*DIRECTIVE*
Set the following entries down again exactly, line by line.
------------------------------------
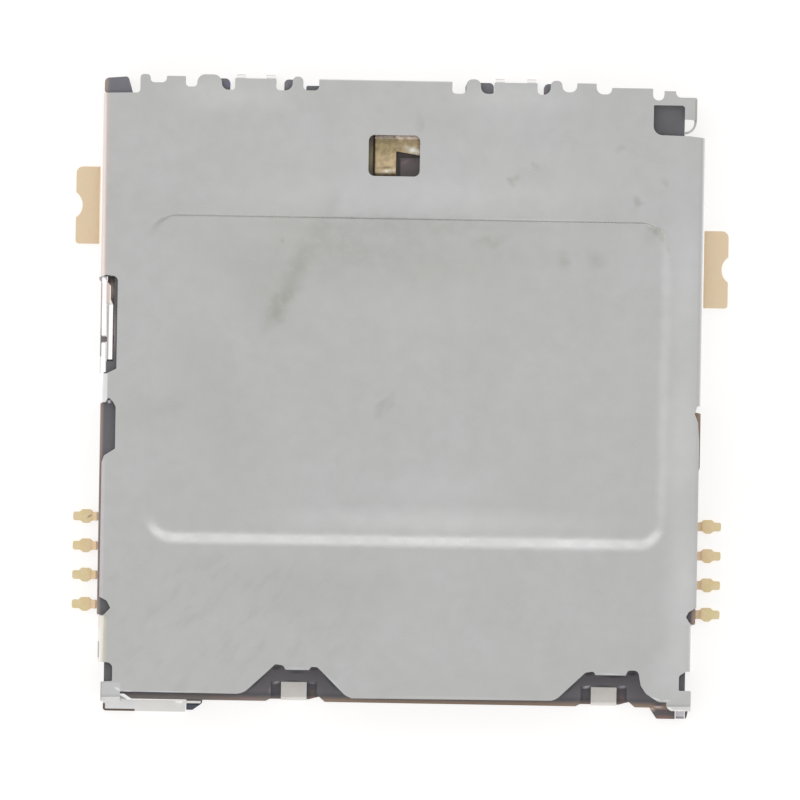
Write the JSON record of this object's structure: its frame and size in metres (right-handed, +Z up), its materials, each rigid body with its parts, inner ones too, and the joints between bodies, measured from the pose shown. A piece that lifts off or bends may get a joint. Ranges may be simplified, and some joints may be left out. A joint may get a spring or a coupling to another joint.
{
  "type": "micro sim card socket",
  "caption": "Low surface-mount socket that takes a micro SIM card in a tray under a folded steel shell, with sprung card contacts and a card-detect switch.",
  "frame": {"origin": "middle of the underside, on the board plane", "axes": "+Z up from the board, -Y towards the side where the card tray goes in, +X to the right seen from above with the tray side nearest"},
  "size_m": [0.0178, 0.0174, 0.0014],
  "materials": {
    "shell_steel": "satin rolled stainless sheet",
    "housing_plastic": "matt moulded",
    "contact_gold": "thin gold plating, satin",
    "tab_tin": "matt tin plating"
  },
  "bodies": {
    "root": {"shell": "shell_steel", "housing": "housing_plastic", "contact_c1": "contact_gold", "contact_c2": "contact_gold", "contact_c3": "contact_gold", "contact_c4": "contact_gold", "contact_c5": "contact_gold", "contact_c6": "contact_gold", "contact_c7": "contact_gold", "contact_c8": "contact_gold", "detect_spring": "contact_gold", "detect_contact": "contact_gold", "front_tab_left": "tab_tin", "front_tab_right": "tab_tin"}
  },
  "joints": []
}
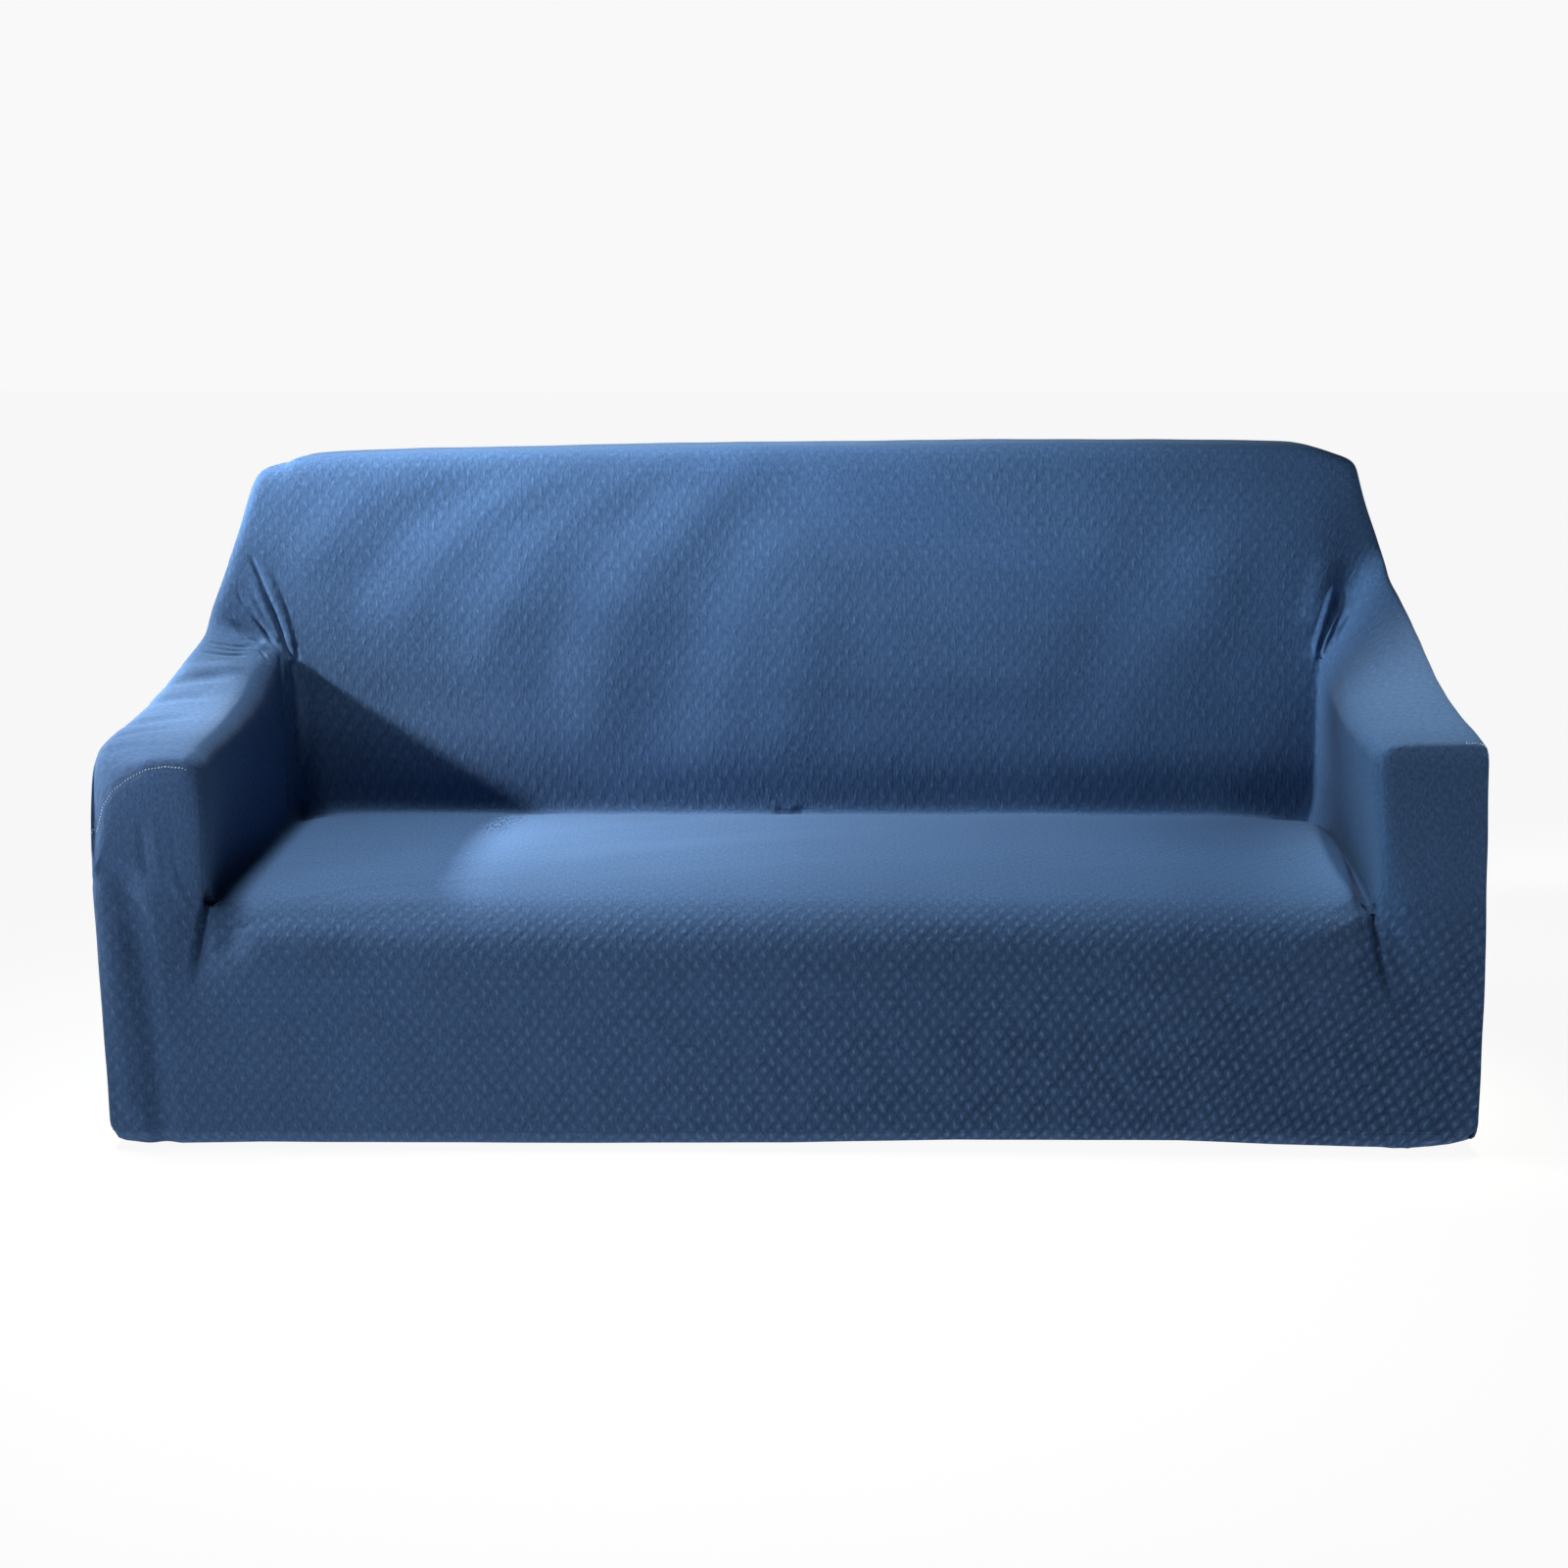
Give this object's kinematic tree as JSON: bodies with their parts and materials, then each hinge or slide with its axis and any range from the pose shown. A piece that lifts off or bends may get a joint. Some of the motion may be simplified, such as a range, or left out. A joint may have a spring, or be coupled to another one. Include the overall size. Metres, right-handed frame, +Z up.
{
  "type": "sofa slipcover",
  "caption": "Fitted stretch cover for a three-seat sofa: knitted jacquard panels over back, seat, skirt and arms, gathered at the arm corners, open at the elastic hem.",
  "frame": {"origin": "on the cover's middle plane, at its inner surface under the crown of the back, where the top edge of the sofa carries it", "axes": "+X across the cover, to the right of someone facing its front; +Y from the front skirt to the back; +Z up"},
  "size_m": [1.921, 0.8422, 0.9331],
  "materials": {
    "knit": "matte blue stretch knit with a small raised lozenge repeat, softly sheened where it is stretched"
  },
  "bodies": {
    "root": {"seat_panel": "knit", "back_panel": "knit", "arm_panel_left": "knit", "arm_panel_right": "knit", "arm_front_left": "knit", "arm_front_right": "knit"}
  },
  "joints": []
}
------------------------------------
*SOLUTION TO THE PROBLEM*
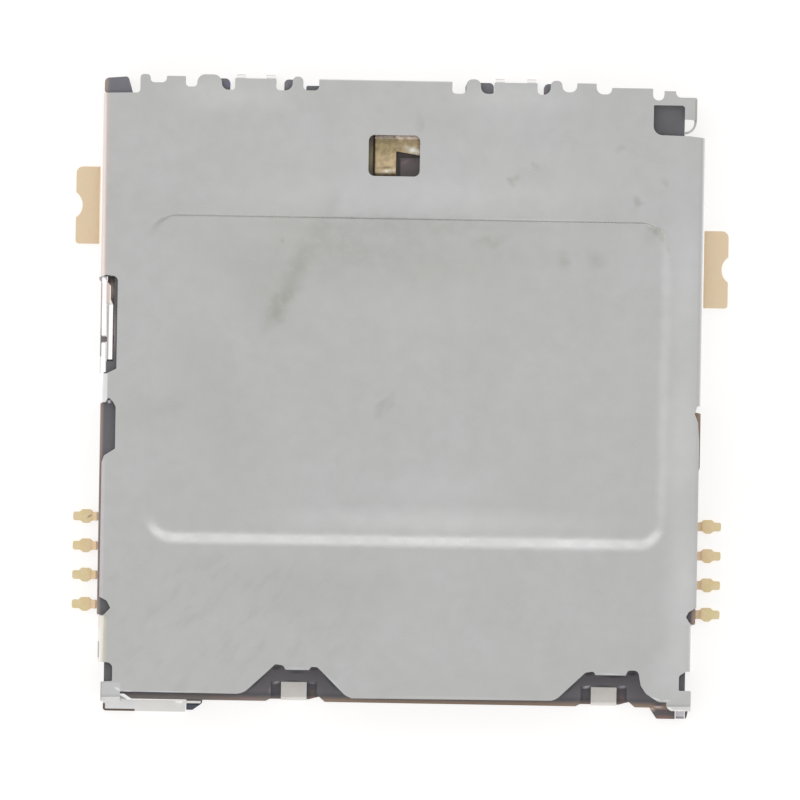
Write the JSON record of this object's structure: its frame and size in metres (right-handed, +Z up), its materials, each rigid body with its parts, inner ones too, and the joints between bodies, measured from the pose shown. A piece that lifts off or bends may get a joint. Ranges may be simplified, and some joints may be left out. A joint may get a spring or a coupling to another joint.
{
  "type": "micro sim card socket",
  "caption": "Low surface-mount socket that takes a micro SIM card in a tray under a folded steel shell, with sprung card contacts and a card-detect switch.",
  "frame": {"origin": "middle of the underside, on the board plane", "axes": "+Z up from the board, -Y towards the side where the card tray goes in, +X to the right seen from above with the tray side nearest"},
  "size_m": [0.0178, 0.0174, 0.0014],
  "materials": {
    "shell_steel": "satin rolled stainless sheet",
    "housing_plastic": "matt moulded",
    "contact_gold": "thin gold plating, satin",
    "tab_tin": "matt tin plating"
  },
  "bodies": {
    "root": {"shell": "shell_steel", "housing": "housing_plastic", "contact_c1": "contact_gold", "contact_c2": "contact_gold", "contact_c3": "contact_gold", "contact_c4": "contact_gold", "contact_c5": "contact_gold", "contact_c6": "contact_gold", "contact_c7": "contact_gold", "contact_c8": "contact_gold", "detect_spring": "contact_gold", "detect_contact": "contact_gold", "front_tab_left": "tab_tin", "front_tab_right": "tab_tin"}
  },
  "joints": []
}
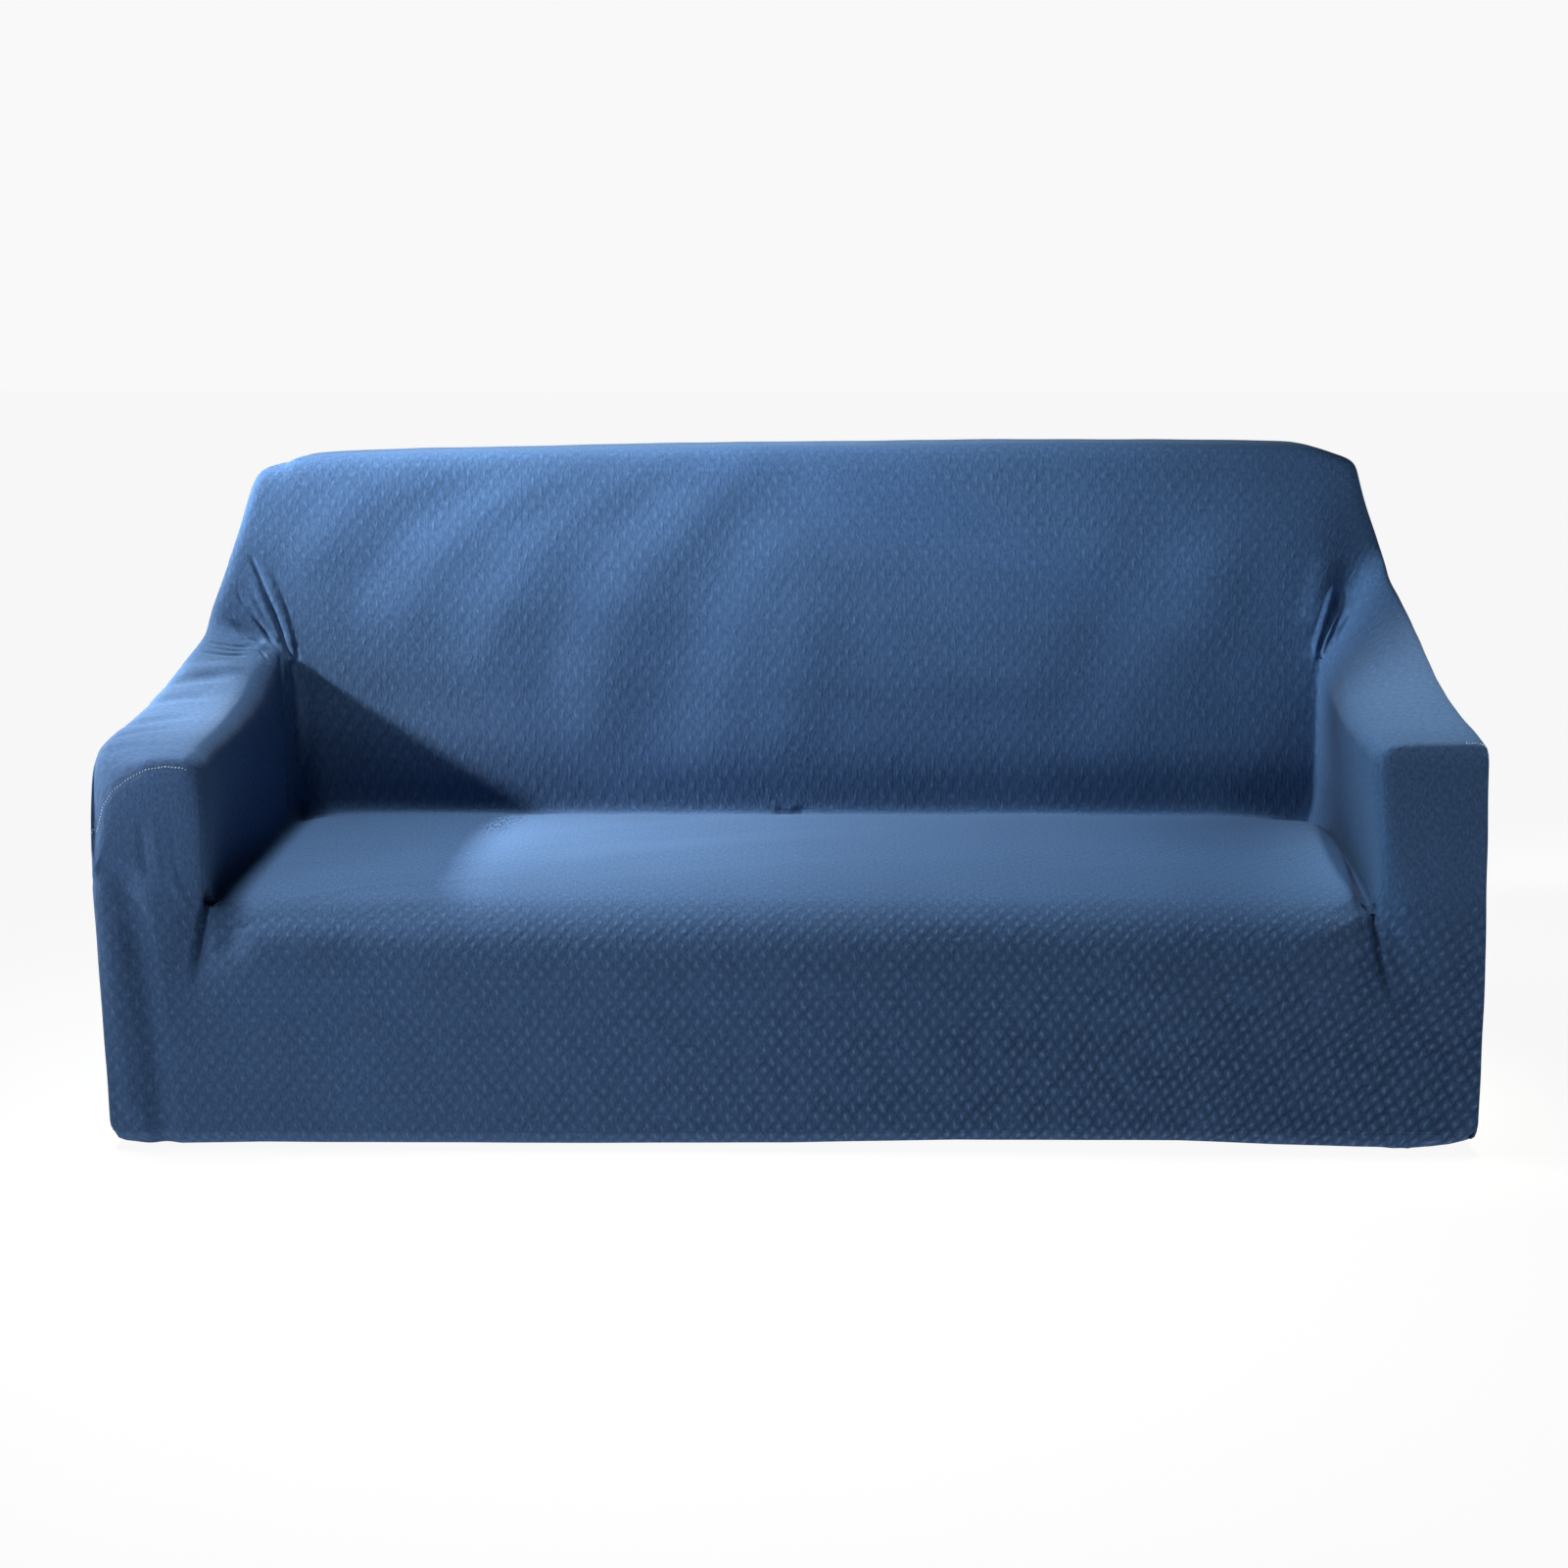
Give this object's kinematic tree as JSON: bodies with their parts and materials, then each hinge or slide with its axis and any range from the pose shown. A piece that lifts off or bends may get a joint. Some of the motion may be simplified, such as a range, or left out. A joint may have a spring, or be coupled to another one. Include the overall size. Metres, right-handed frame, +Z up.
{
  "type": "sofa slipcover",
  "caption": "Fitted stretch cover for a three-seat sofa: knitted jacquard panels over back, seat, skirt and arms, gathered at the arm corners, open at the elastic hem.",
  "frame": {"origin": "on the cover's middle plane, at its inner surface under the crown of the back, where the top edge of the sofa carries it", "axes": "+X across the cover, to the right of someone facing its front; +Y from the front skirt to the back; +Z up"},
  "size_m": [1.921, 0.8422, 0.9331],
  "materials": {
    "knit": "matte blue stretch knit with a small raised lozenge repeat, softly sheened where it is stretched"
  },
  "bodies": {
    "root": {"seat_panel": "knit", "back_panel": "knit", "arm_panel_left": "knit", "arm_panel_right": "knit", "arm_front_left": "knit", "arm_front_right": "knit"}
  },
  "joints": []
}